Everything from the line containing "Continue the FreeCAD" down to the line containing "return [switch, inlet]" is to be returned exactly; include both boundary lines and leave out all others.

3D code data
——
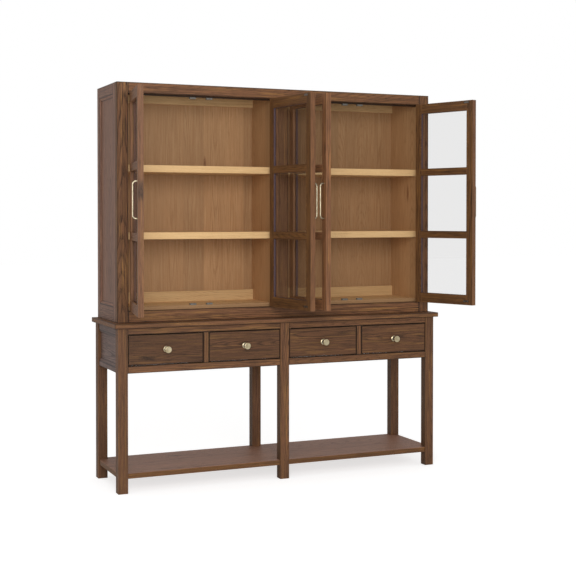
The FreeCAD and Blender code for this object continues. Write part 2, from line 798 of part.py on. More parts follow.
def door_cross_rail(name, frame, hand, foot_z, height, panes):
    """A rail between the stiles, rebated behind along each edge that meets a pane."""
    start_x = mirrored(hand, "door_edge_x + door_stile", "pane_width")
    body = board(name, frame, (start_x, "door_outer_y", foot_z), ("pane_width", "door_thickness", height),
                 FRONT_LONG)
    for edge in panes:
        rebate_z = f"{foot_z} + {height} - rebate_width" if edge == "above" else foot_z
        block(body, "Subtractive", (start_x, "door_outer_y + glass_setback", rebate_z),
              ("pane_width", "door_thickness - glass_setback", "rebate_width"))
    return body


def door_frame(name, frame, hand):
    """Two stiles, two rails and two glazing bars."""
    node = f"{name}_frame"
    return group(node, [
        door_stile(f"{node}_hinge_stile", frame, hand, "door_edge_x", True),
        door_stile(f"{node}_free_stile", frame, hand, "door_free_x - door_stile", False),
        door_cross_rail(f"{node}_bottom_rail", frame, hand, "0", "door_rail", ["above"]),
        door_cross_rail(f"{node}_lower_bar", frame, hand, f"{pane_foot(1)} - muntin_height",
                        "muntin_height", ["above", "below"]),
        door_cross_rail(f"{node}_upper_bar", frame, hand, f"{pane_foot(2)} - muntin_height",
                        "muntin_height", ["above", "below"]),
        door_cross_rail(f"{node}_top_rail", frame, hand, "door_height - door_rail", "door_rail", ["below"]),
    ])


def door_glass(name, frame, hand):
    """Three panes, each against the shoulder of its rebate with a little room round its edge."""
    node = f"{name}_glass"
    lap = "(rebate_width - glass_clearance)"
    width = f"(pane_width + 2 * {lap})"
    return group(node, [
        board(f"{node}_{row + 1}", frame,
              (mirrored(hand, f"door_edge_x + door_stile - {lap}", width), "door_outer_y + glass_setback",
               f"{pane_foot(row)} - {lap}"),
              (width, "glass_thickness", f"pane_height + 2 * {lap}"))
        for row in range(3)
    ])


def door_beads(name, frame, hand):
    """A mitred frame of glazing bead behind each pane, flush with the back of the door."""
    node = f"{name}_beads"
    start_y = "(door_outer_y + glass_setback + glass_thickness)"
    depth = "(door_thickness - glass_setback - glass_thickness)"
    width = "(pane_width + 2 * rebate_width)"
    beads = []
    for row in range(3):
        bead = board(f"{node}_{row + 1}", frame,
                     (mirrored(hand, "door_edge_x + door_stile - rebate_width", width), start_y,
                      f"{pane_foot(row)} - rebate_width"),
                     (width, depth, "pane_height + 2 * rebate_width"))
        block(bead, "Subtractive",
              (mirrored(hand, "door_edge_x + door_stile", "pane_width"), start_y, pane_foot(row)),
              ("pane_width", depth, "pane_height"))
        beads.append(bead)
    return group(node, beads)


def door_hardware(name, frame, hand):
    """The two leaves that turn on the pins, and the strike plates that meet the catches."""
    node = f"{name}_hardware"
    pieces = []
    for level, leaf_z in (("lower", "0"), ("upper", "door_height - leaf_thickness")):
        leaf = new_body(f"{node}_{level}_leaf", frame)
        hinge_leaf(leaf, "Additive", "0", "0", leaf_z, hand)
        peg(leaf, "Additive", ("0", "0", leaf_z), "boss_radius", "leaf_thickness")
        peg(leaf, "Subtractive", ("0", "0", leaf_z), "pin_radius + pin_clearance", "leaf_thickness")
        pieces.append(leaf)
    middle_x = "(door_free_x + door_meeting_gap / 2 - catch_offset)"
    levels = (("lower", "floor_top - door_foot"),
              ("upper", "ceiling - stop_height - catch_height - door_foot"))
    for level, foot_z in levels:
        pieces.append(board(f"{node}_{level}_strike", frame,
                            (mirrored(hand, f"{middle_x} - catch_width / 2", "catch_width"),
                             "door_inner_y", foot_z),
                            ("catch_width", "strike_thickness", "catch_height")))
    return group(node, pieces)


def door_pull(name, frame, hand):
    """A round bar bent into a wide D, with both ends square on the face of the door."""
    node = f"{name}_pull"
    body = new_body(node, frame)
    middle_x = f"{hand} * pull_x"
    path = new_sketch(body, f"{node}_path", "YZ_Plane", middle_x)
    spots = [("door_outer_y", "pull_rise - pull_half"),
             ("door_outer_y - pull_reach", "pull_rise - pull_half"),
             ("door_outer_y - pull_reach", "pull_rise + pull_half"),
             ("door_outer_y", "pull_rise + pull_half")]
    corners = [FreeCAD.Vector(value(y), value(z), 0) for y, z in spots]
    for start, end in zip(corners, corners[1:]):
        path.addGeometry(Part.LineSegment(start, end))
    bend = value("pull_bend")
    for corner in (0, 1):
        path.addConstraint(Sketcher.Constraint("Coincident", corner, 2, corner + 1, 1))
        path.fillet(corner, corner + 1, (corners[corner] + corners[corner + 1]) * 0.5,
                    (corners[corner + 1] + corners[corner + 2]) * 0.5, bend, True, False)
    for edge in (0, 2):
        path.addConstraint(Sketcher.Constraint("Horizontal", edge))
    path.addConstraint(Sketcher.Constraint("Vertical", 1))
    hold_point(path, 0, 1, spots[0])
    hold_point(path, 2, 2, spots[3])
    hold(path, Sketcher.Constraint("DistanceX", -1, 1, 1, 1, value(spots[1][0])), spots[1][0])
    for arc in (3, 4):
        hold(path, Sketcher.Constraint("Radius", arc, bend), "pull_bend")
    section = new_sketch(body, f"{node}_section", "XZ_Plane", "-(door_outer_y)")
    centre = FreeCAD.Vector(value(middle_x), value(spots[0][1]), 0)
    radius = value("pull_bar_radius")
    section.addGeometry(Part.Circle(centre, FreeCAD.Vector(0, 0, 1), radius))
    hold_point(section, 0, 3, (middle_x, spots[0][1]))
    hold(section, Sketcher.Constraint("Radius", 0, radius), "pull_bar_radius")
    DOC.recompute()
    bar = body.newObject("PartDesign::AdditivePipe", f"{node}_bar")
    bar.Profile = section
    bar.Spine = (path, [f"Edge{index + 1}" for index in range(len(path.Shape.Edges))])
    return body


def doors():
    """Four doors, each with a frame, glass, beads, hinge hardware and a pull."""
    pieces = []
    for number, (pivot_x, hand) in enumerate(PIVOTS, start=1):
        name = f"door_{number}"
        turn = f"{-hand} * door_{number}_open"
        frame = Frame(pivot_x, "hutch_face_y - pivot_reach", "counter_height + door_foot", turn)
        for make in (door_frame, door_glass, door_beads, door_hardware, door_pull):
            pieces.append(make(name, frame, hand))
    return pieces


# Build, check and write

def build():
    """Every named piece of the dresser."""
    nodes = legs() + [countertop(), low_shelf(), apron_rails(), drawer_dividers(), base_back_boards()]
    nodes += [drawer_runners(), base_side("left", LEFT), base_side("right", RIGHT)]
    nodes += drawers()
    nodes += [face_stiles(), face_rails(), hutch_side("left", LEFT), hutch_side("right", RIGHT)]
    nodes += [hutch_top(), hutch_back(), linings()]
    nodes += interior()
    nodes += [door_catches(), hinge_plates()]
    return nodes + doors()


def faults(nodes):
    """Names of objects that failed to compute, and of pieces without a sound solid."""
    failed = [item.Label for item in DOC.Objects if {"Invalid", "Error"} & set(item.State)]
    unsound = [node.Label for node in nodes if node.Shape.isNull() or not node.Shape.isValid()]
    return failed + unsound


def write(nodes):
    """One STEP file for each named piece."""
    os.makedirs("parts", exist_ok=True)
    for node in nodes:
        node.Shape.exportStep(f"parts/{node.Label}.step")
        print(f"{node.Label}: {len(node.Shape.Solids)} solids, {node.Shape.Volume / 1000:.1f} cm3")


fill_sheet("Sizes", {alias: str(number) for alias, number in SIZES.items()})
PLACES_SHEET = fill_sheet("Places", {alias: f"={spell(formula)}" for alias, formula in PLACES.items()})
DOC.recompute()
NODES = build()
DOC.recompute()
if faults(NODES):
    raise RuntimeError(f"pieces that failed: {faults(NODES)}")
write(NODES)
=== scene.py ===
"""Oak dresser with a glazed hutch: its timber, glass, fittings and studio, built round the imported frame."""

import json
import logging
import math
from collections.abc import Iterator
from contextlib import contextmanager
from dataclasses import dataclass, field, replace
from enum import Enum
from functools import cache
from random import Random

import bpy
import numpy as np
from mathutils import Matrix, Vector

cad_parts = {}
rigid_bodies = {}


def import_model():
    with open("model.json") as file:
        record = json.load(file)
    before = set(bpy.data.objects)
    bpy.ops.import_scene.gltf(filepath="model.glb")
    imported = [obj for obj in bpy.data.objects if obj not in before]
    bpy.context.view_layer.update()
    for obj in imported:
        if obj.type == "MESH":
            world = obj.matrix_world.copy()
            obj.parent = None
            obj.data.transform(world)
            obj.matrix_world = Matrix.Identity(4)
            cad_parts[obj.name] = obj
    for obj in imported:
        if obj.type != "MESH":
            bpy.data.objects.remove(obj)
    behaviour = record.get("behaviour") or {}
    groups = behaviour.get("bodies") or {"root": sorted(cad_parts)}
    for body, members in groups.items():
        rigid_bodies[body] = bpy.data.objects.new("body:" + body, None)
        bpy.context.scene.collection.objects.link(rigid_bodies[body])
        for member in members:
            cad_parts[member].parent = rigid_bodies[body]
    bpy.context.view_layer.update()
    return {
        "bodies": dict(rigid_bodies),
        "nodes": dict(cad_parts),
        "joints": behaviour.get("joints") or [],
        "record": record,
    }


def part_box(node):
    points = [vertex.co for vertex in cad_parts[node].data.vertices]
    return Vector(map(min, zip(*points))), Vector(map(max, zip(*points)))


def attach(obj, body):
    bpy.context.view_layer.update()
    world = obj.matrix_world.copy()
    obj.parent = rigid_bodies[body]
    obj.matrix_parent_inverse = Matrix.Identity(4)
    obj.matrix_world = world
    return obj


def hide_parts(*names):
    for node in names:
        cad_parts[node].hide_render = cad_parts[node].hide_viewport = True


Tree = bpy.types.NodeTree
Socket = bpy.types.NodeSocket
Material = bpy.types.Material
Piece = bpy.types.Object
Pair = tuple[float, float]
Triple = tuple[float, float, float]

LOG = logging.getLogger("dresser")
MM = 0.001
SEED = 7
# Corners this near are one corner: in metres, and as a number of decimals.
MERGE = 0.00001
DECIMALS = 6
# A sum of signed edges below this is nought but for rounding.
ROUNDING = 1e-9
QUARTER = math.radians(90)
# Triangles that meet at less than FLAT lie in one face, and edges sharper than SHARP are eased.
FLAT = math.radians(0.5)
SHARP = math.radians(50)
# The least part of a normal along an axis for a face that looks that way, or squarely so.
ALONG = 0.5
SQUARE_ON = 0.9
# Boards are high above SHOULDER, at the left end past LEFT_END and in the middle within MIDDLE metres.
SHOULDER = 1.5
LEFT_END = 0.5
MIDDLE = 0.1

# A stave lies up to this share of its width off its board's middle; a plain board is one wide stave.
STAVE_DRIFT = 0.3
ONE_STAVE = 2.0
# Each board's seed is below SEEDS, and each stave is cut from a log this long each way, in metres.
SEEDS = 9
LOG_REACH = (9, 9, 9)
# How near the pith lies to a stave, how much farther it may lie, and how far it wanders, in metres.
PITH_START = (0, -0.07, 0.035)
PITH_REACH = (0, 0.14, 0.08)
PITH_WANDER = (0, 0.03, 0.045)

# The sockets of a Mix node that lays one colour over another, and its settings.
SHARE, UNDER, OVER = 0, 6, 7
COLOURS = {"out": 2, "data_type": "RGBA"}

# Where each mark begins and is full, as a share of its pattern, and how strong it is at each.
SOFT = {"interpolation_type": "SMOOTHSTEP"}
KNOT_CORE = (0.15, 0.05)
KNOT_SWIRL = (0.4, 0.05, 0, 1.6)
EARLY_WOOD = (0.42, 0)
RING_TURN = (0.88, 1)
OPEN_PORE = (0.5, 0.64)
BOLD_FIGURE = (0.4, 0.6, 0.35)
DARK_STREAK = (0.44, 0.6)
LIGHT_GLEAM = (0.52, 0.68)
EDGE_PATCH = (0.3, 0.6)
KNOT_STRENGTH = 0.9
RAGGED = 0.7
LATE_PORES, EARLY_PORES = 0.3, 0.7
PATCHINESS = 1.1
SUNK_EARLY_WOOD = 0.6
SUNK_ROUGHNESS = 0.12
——
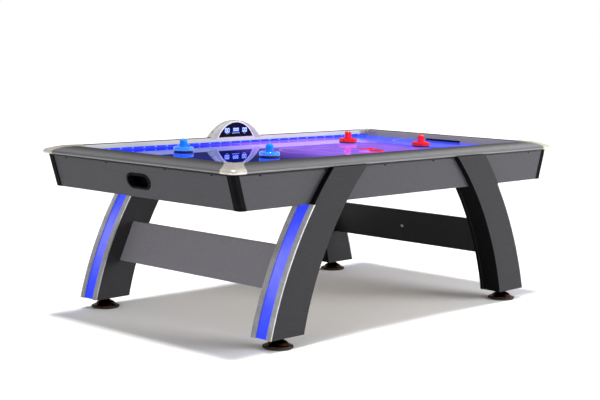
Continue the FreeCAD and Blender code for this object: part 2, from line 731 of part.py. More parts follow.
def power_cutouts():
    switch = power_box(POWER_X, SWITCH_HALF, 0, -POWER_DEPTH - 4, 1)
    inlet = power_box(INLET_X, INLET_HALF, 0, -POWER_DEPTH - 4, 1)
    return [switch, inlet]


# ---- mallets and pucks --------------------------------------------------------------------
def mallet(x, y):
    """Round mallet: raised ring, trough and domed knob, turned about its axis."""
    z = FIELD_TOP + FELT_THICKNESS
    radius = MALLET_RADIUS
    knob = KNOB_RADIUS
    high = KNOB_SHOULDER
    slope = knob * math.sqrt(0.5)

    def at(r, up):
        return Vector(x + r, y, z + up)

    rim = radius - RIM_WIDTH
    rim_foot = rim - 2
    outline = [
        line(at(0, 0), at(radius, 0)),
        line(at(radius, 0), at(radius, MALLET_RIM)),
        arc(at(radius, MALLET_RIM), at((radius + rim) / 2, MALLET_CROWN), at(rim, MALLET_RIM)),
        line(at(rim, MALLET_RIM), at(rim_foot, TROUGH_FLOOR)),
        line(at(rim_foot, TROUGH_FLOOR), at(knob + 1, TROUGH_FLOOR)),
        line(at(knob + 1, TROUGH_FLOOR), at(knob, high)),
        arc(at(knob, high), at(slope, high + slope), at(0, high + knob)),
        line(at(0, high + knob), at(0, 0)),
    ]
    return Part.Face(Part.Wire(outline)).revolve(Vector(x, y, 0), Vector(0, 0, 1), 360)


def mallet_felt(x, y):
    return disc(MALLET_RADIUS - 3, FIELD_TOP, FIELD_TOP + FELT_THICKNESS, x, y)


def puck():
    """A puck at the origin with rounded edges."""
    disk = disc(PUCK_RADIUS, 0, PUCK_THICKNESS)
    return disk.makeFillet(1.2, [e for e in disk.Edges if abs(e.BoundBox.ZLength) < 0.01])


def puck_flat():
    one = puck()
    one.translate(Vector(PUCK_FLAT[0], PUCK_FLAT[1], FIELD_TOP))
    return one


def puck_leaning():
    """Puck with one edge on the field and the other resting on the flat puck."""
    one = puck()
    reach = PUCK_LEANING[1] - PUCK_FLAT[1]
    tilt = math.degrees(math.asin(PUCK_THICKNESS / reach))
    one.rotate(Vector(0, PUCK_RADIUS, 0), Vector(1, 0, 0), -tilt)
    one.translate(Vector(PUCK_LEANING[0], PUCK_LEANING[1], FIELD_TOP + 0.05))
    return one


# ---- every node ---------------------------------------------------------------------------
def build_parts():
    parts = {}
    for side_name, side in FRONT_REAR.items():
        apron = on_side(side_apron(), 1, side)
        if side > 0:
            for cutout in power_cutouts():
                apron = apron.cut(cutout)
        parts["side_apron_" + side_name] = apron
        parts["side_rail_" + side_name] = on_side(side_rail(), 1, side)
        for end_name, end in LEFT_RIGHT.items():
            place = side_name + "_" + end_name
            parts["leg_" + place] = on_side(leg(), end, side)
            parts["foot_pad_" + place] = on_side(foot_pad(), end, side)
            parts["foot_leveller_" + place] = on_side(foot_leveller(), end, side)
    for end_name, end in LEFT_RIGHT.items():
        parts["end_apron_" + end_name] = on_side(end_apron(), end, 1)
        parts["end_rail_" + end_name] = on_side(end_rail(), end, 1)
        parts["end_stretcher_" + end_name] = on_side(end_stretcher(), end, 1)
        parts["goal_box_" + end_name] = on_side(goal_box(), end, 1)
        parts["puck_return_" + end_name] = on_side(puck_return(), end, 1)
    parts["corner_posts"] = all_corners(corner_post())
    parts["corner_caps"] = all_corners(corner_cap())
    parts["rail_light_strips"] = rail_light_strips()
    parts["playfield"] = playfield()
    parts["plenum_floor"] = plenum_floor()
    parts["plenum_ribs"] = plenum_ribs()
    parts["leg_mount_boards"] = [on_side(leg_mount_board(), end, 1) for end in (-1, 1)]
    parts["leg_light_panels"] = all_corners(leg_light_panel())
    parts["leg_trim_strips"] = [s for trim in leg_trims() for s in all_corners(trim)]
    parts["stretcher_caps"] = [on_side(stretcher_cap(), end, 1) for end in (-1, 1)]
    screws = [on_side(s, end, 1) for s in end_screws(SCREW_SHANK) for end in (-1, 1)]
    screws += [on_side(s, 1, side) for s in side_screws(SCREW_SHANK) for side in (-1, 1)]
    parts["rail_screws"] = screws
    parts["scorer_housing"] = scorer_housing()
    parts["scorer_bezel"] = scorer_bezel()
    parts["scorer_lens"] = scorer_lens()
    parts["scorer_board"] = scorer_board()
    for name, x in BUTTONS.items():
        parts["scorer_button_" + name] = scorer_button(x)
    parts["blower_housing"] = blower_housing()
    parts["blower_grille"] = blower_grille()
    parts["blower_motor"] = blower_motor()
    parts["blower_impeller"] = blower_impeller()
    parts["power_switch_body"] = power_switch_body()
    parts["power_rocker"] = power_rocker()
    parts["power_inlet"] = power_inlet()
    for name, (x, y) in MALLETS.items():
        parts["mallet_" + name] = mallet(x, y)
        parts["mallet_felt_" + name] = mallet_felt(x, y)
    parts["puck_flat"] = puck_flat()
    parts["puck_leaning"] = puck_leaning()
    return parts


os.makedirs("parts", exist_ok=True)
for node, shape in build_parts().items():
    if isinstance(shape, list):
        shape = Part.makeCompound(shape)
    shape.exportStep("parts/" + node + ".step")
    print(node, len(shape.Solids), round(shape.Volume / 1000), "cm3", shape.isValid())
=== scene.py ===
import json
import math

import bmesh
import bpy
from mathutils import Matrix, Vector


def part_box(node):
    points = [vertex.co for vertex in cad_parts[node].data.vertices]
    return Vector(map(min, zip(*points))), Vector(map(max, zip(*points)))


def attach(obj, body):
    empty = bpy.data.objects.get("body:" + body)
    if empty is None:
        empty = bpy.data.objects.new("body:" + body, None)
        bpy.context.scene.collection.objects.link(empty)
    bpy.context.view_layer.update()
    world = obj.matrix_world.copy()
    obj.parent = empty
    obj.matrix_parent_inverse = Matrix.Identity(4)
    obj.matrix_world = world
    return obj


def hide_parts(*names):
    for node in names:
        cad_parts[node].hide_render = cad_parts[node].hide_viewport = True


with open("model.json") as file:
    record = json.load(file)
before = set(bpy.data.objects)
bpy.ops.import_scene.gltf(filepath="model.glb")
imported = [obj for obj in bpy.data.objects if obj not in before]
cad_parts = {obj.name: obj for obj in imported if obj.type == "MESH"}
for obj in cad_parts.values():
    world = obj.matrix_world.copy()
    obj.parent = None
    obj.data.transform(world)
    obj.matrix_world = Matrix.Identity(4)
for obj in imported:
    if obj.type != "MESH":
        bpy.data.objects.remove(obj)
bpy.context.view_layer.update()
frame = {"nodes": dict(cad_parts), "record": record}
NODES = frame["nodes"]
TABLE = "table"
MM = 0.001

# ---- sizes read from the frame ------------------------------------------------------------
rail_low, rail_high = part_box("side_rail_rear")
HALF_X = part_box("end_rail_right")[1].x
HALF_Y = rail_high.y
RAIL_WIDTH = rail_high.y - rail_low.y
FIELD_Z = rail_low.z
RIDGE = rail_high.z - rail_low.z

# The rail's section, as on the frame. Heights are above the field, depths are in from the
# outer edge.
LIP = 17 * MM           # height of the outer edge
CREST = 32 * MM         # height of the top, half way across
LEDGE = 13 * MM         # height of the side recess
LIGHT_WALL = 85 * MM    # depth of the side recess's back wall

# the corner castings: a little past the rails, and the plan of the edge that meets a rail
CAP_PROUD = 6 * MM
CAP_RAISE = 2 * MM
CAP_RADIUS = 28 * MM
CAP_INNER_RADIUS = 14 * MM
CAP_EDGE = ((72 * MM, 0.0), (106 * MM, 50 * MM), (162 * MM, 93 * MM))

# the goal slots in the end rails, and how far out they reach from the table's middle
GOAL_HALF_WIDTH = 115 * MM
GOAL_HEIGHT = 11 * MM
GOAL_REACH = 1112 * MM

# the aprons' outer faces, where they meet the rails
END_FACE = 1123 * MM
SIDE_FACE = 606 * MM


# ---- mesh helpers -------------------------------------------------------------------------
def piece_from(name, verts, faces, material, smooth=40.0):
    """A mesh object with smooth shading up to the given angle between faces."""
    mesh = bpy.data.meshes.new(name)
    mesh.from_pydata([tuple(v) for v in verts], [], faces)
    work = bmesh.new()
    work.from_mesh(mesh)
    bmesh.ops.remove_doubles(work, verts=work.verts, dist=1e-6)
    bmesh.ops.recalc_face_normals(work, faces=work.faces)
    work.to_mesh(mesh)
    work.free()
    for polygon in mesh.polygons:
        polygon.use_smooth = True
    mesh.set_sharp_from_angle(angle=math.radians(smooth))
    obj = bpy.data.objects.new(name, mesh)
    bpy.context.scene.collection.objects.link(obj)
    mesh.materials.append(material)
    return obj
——
Result below:
Continue the FreeCAD and Blender code for this object: part 2, from line 731 of part.py. More parts follow.
def power_cutouts():
    switch = power_box(POWER_X, SWITCH_HALF, 0, -POWER_DEPTH - 4, 1)
    inlet = power_box(INLET_X, INLET_HALF, 0, -POWER_DEPTH - 4, 1)
    return [switch, inlet]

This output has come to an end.